B. Recognize the act
The act, not the title, picks the layer. "Distributor" is a job title, a "Distributed by" card, a "Presented by" logo, and now an IMDb (Internet Movie Database) company credit; it is not, by itself, the DARP act. A "distributor" credit can, on a given piece of work, cover a Distributor, a Finisher, a Keeper, a Backer, or a Maker, and sometimes more than one at once. You decide by what the act did, never by what the credit says. Run the work through the test, not the lanyard.
The home act, and its central trap: OVER-ATTRIBUTION TO MAKER. Releasing a film is visible and valuable: striking the deal, paying P&A (Prints and Advertising), booking three thousand screens, landing it on a global streamer. That visible leverage tempts a reader to call the distributor a Maker (made the release happen, therefore "made something"). Resist it. The discriminator is whether a new thing came to exist. Walk the Maker test verbatim, "Did your act directly make a thing exist that did not exist before?", and resolve it to No for the release act: the film already existed (the screenwriter, cinematographer, director, editor, and finishing artist made and conformed it); the distributor made it reachable, not real. Making-reachable is Distributor, in the Prepare layer, and the word is film:distributor. Getting an existing work to its audience is Prepare, not Author.
The three Prepare acts you MUST hold apart (this is the heart of this word). All three are Prepare, and the field runs them together under "post" and "delivery." Keep them distinct:
- Finisher (
film:finishing-artist, "Conformed the finished film to its release form"). Test: "Did you change its form - not its substance - to meet where it is going?" This is the form transform: conforming, mastering, building the DCP (Digital Cinema Package), encoding the deliverables. It does not reach the audience; it readies the form. - Distributor (
film:distributor, the HOME act). Test: "Because of you, can the audience now get to it?" This is the release that first makes the film reachable to the audience. Not the form, the reaching. - Keeper (
film:archivist, "Keeps the film reachable over time"). Test: "Is it still reachable because you keep it so?" This keeps it reachable over time: preservation, format migration, catalog maintenance. Not the first reach, the lasting one.

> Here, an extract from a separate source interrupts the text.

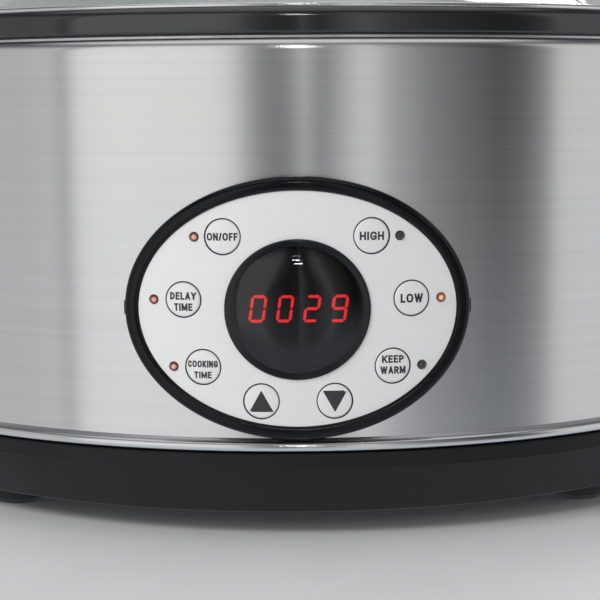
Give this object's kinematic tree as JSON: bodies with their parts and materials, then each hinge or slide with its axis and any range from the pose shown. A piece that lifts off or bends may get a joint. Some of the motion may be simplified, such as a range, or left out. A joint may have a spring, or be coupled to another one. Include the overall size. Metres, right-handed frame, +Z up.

Finish-the-form vs make-reachable-once vs keep-reachable-over-time. One company can perform all three on the same film, and that is three separate entries, never merged.
The Backer boundary (a Devise act, not this one). A person or entity that only funded or greenlit the release, or merely approved the release date while supplying no content and performing no release act, is a Backer (Devise), film:producer or film:executive-producer, not the distributor. Funding the release is a real DARP act; it is just a Devise act, and it is never dropped from a dense record. The distributor is whoever actually performed the release-and-make-reachable act.
Organizations hold entries. A film distributor is very often a company (a distribution company or studio), not an individual. DARP records the act and attributes it to whoever, or whatever entity, performed it. Name the distributing company as the holder of the film:distributor entry, or a specific person or role if a person performed the release act. An organization can hold a DARP entry for an act it performed; do not refuse the entry just because the holder is a corporation.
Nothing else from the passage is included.